# Seasoning a Horizon smoker



## joeboots (Jul 23, 2012)

Hey everyone new to the site new to smoking......picking up my first ever smoker on friday and want to be ready when it gets here been waiting a long long time for it and Friday is now my grown-up Christmas.....

my question...I've looked through a bunch of posts and have seen a ton of opinions on seasoning a smoker. low temp? high temp? time? fuel? The further I read the more variations I see!! So now who to believe who to listen too? I'm getting a Horizon 16' Classic if that makes any difference maybe someone with this smoker can tell me what they did. Thanks in advance guys so far from what I've seen this is a great place to start my smoking journey!!


----------



## daveomak (Jul 24, 2012)

Joe, morning and welcome to the forum...  I think all smokers are "broken in" pretty much the same....  You can wash off any oils from the manufacturing process with soap and water and rinse well... dry....  Then heat the smoker to remove any final moisture and coat everything with a thin film of veggie oil.... then heat to 300 + for several hours to cure the oil into a hard film.... do the cooking racks also....  Dave


----------



## joeboots (Jul 24, 2012)

Thanks Dave now do u think it would be ok to cook on it the same day i season it?
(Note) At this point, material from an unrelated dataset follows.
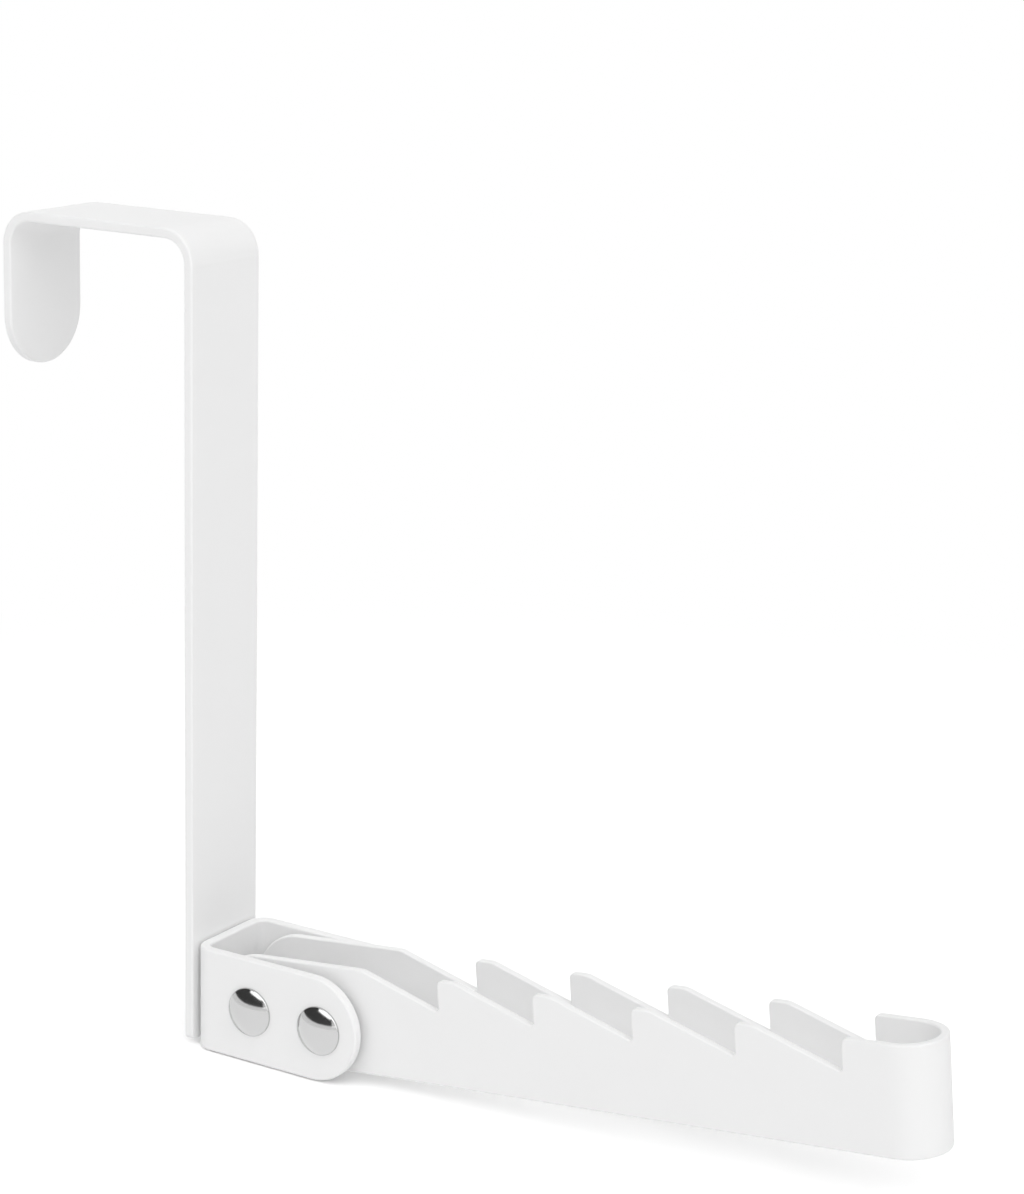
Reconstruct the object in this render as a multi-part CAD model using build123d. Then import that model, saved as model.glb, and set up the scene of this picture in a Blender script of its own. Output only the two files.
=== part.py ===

Im figuring 4 hours to season should be enough and then clean it out start a new fire and cook?


----------



## ravanelli (Jul 24, 2012)

I have the same unit and seasoned it in 4 hours.  You can see my write-up here which includes the seasoning:  

http://www.smokingmeatforums.com/t/106049/horizon-classic-16-smoker-review


----------



## joeboots (Jul 25, 2012)

Thanks for the reply....your review was actually one of the deciding factors that made me choose the Horizon I read it a few months ago..... when you seasoned it did you use charcoal? wood? and any certain temperature?


----------



## ravanelli (Jul 30, 2012)

I just used charcoal with some wood chips for flavoring, but really straight charcoal should be fine.  I ran it at around 250 for most of the time.  You really can't screw it up, just spray the inside with Pam and you'll end up with a nice glistening smoker.  One thing you'll notice probably is some oil dripping out the front where the lid closes.  This is fine, but if it bothers you just keep some paper towels handy...


----------